**THE TASK**. Output exactly the span of lines that begins at the line containing "bpy.context.view_layer.update()" and ends at the line containing "for node in", both lines included.

**MATERIAL PROVIDED**.
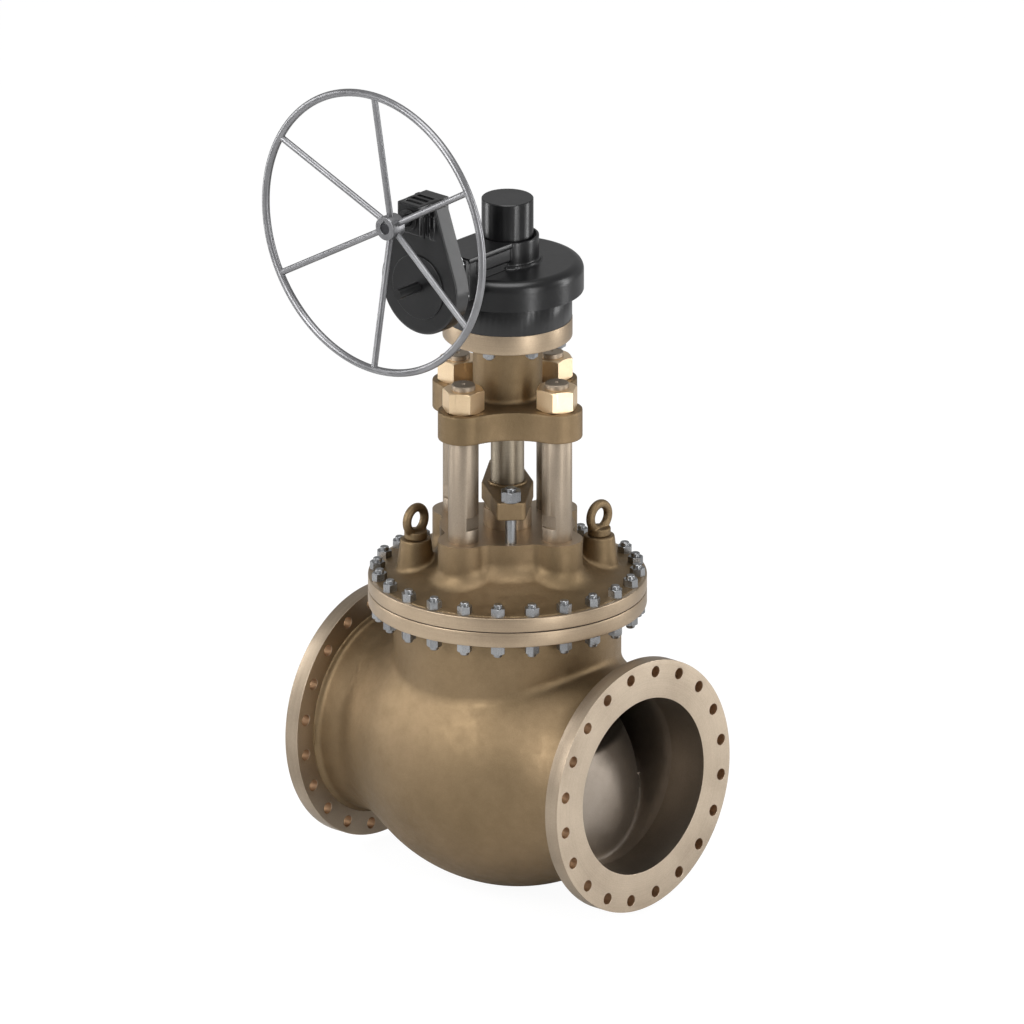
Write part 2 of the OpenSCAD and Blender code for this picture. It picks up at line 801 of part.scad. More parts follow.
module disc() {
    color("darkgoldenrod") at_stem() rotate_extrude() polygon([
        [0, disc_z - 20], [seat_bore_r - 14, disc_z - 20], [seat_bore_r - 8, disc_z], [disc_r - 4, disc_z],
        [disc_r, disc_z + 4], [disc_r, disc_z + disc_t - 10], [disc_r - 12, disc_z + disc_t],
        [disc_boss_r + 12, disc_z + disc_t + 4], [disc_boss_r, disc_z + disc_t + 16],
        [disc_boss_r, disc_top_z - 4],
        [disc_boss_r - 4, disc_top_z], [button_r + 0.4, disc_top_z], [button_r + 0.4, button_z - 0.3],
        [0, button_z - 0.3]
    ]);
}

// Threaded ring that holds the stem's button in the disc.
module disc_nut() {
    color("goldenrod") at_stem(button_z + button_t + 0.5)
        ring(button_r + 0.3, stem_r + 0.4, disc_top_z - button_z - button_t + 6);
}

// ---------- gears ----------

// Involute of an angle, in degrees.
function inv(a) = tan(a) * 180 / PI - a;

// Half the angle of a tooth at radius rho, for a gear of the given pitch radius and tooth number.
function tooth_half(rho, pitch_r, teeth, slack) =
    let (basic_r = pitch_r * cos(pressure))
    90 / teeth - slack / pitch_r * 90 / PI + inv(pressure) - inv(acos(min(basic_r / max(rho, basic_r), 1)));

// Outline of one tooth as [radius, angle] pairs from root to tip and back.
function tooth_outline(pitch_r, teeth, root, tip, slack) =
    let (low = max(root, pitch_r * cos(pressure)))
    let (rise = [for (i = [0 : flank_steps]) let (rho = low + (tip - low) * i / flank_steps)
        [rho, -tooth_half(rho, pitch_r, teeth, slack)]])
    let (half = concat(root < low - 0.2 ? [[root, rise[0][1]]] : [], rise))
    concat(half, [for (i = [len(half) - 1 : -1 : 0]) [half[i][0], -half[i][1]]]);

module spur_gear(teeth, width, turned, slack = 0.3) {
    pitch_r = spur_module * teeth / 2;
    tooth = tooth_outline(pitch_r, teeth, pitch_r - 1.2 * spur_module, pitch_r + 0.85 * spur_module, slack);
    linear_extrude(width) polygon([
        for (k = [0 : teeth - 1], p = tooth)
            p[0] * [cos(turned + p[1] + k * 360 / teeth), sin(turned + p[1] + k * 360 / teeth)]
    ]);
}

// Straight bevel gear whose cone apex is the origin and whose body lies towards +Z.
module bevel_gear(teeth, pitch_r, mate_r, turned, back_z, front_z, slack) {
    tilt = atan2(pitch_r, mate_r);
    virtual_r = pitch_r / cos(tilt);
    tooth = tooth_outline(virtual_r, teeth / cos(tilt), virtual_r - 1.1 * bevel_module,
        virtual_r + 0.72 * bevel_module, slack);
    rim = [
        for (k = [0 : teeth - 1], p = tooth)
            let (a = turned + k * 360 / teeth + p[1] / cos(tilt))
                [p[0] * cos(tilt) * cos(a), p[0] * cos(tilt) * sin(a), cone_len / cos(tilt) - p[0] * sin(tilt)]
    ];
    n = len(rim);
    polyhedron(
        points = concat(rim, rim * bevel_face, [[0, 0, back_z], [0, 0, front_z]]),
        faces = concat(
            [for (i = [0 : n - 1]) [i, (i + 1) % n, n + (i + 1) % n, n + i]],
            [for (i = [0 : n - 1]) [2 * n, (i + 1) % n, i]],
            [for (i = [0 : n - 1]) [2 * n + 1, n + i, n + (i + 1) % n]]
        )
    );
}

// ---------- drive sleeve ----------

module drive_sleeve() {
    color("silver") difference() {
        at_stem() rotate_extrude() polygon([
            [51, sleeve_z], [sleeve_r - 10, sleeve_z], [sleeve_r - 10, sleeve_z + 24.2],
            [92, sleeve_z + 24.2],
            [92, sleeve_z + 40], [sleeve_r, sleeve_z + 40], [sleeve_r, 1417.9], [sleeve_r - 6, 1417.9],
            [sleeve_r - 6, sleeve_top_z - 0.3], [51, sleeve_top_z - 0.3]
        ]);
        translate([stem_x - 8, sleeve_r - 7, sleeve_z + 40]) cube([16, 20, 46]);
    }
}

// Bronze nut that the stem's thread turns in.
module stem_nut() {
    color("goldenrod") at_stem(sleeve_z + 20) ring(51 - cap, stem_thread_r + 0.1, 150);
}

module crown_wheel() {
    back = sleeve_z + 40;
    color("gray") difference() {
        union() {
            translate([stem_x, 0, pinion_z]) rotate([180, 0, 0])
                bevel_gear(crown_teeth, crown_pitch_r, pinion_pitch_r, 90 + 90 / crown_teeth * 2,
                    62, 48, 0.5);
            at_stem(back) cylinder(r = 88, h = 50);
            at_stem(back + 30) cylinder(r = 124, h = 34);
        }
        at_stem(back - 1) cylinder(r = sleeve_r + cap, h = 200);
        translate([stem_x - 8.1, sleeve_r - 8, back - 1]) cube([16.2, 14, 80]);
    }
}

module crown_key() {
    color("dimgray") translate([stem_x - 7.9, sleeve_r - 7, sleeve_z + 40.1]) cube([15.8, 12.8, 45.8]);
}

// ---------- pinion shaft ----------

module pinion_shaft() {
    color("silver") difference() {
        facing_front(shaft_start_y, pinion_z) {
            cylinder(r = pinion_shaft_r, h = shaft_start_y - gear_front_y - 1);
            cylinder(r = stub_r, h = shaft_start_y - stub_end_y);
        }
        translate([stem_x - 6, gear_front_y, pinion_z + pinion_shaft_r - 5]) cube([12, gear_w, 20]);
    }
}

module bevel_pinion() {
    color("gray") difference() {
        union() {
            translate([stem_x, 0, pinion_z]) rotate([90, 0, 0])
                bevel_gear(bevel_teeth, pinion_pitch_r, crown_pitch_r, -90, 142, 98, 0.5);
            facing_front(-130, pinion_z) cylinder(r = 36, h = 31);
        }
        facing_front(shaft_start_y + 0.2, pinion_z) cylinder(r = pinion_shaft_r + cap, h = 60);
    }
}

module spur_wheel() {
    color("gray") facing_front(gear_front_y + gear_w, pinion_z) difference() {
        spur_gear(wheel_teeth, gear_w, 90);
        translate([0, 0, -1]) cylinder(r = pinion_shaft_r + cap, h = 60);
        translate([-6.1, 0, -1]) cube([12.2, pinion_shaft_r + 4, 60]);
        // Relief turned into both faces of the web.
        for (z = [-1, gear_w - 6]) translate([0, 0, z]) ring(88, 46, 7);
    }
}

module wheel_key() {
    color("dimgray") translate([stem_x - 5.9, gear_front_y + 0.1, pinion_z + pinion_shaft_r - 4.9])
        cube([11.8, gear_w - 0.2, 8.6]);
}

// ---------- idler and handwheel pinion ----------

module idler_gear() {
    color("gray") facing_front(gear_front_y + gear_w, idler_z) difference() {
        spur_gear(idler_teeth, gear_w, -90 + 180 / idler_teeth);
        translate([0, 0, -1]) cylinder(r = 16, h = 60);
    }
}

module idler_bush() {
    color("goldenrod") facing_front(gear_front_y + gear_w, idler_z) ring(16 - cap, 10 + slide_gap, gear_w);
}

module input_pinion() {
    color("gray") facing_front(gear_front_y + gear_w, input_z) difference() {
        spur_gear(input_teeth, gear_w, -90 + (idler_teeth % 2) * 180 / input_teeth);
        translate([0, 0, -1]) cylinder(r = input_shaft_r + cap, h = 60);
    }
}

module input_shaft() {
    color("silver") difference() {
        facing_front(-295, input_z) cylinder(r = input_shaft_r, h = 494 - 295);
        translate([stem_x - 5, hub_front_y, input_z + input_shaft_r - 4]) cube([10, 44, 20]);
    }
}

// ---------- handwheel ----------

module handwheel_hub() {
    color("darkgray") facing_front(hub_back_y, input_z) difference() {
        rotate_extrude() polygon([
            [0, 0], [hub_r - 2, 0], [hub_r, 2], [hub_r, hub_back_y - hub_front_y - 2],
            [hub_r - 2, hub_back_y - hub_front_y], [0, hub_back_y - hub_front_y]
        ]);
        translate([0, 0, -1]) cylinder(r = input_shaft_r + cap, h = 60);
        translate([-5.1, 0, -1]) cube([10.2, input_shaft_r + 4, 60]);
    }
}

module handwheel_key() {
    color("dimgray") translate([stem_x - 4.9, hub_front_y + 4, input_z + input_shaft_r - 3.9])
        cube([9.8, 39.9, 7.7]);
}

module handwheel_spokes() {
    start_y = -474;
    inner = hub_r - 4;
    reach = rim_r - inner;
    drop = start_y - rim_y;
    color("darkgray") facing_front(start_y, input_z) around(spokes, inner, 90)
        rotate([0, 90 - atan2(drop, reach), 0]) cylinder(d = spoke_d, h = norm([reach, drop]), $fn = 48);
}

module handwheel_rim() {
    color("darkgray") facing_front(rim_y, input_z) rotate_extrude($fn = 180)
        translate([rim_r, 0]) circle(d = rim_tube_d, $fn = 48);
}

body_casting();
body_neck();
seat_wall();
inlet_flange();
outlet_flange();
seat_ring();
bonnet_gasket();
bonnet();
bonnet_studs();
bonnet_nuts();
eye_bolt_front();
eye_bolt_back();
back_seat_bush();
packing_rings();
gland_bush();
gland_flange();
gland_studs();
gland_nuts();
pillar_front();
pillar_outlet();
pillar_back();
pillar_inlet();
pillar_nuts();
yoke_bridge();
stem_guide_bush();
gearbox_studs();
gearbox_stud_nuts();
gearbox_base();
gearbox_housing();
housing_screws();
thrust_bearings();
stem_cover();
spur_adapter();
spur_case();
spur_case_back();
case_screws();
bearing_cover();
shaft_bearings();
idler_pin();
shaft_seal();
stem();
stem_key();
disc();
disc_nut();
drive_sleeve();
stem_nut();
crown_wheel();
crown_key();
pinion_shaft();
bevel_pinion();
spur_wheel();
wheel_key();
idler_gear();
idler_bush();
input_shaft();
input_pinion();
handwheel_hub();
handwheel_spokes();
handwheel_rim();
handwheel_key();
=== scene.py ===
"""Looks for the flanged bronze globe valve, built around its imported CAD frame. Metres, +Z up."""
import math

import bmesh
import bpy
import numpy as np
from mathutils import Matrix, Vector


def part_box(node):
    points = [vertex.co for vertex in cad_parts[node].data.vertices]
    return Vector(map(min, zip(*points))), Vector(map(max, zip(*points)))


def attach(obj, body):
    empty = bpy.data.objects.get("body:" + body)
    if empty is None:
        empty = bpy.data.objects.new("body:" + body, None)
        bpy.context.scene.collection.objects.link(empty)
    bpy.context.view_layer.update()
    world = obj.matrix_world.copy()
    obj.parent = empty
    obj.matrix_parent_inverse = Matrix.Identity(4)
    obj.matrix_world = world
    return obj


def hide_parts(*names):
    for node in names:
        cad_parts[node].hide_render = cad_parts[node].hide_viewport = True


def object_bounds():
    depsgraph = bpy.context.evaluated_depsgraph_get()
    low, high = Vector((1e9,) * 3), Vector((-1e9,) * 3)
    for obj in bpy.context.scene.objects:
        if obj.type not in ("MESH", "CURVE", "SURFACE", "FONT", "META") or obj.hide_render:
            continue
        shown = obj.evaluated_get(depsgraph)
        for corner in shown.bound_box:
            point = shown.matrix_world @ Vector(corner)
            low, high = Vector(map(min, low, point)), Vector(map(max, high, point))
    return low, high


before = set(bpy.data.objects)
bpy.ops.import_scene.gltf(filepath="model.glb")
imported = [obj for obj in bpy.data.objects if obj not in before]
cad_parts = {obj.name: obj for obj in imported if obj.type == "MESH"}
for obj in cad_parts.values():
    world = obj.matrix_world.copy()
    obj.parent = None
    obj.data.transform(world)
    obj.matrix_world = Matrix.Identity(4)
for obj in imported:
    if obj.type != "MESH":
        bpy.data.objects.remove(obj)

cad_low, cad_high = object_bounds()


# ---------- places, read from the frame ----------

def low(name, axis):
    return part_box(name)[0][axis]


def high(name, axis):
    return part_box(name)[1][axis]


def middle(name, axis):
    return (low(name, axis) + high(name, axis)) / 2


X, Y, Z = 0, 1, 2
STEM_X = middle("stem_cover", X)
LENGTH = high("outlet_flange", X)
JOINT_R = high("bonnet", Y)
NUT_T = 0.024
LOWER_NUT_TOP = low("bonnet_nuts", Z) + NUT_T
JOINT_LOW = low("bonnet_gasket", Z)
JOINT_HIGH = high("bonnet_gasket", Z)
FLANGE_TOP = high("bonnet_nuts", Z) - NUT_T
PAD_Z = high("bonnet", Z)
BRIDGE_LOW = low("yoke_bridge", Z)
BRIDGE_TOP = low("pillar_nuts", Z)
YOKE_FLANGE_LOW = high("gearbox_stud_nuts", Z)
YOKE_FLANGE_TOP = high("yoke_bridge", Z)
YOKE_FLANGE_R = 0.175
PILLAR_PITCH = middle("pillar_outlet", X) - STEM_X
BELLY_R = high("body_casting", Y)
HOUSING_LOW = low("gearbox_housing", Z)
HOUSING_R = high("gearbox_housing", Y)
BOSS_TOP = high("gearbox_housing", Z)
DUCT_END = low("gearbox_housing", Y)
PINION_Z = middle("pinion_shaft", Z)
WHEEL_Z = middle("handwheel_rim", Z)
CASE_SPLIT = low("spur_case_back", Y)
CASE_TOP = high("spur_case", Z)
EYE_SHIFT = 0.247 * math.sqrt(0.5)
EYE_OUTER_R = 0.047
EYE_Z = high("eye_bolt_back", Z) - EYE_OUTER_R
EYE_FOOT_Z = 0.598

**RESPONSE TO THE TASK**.
    bpy.context.view_layer.update()
    world = obj.matrix_world.copy()
    obj.parent = empty
    obj.matrix_parent_inverse = Matrix.Identity(4)
    obj.matrix_world = world
    return obj


def hide_parts(*names):
    for node in names:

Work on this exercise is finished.